In 1814 the British come to Indonesia and built Fort York in Bengkulu on the west coast of Sumatra. It was later renamed Fort Marlborough.

During the Napoleonic wars in Europe when Holland was occupied by France, Indonesia fell under the rule of the British East India Company (1811-1816). Sir Thomas Stanford Raffles was appointed Lieutenant Governor General of Java and dependencies. He was subordinated to the Governor General in Bengal, India. Raffles introduced partial self-government and abolished the slave trade. In those days slaves were captured and traded by foreigners. He also introduced the land-tenure system, replacing the hated Dutch forced-agricultural system, whereby crops were grown and surrendered to the Government.
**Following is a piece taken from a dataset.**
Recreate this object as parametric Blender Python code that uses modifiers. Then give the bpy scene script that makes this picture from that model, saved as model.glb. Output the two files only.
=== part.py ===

Borobudur and other temples were restored and research conducted. Raffles wrote his famous book, "The History of Java," in which he described Java's high civilization and culture. During the British stay in Sumatra (1814-1825), William Marsden wrote a similar book on the history of Sumatra, which was published in 1889.

After the fall of Napoleon, and the end of the French occupation of Holland the British and Dutch signed a convention in London on August 13, 1814, in which it was agreed that Dutch colonial possessions dating from 1803 onwards should be returned to the Dutch Administration in Batavia. Thus, the Indonesian archipelago was recovered from the British in 1815.